Court: what it looks like when you’re actually there
Court is more structured and less theatrical than most people expect.
You’ll see the charge read, pleas entered, and then either the matter is listed for hearing/trial or it moves to sentencing. Evidence comes through witnesses, documents, experts, and admissions. Cross-examination is where a lot of cases turn, because it’s the main tool for testing reliability under pressure.
Sentencing, if it gets there, is its own craft. It’s part legal framework, part storytelling, part risk management. Penalties range widely, fines, community-based orders, probation, suspended terms (where applicable), and imprisonment, depending on offence type, history, and features of the conduct.
A specific data point, because people ask: Queensland’s adult prisoner population has sat around the ~9,000, 10,000 mark in recent years (monthly variation is normal). Source: Australian Bureau of Statistics, Prisoners in Australia (latest releases).
That number matters because it reflects something blunt: courts do imprison people. It’s not theoretical.
A few hard-earned courtroom readiness habits
Not a long list. Just the ones I’ve seen make a difference.
– Keep a written timeline of events and dates (memory gets slippery under stress).
– Don’t improvise facts. If you’re unsure, say you’re unsure.

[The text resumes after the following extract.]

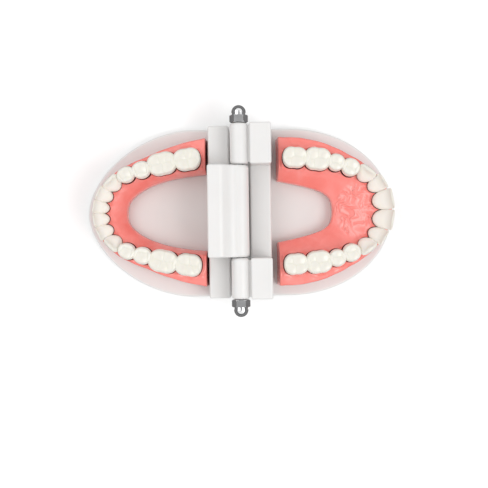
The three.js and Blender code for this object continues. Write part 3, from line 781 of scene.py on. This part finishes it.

– Treat bail conditions like a contract you can’t renegotiate casually.
– Dress like you respect the process, even if you think the process hasn’t respected you.
– Stay reachable. Missed calls and missed court dates create disasters.
And yes, your lawyer will care about honesty. Not because they’re moralising, but because surprises kill strategy.
The unpopular truth about “timely action”
People love the idea that a good advocate can fix anything at the last minute.
Sometimes they can. Often they can’t.
Brisbane criminal defence isn’t just what happens in the courtroom, it’s what you do before you ever step into it: what you say, what you sign, what you comply with, and how fast you build a coherent position while the case is still flexible.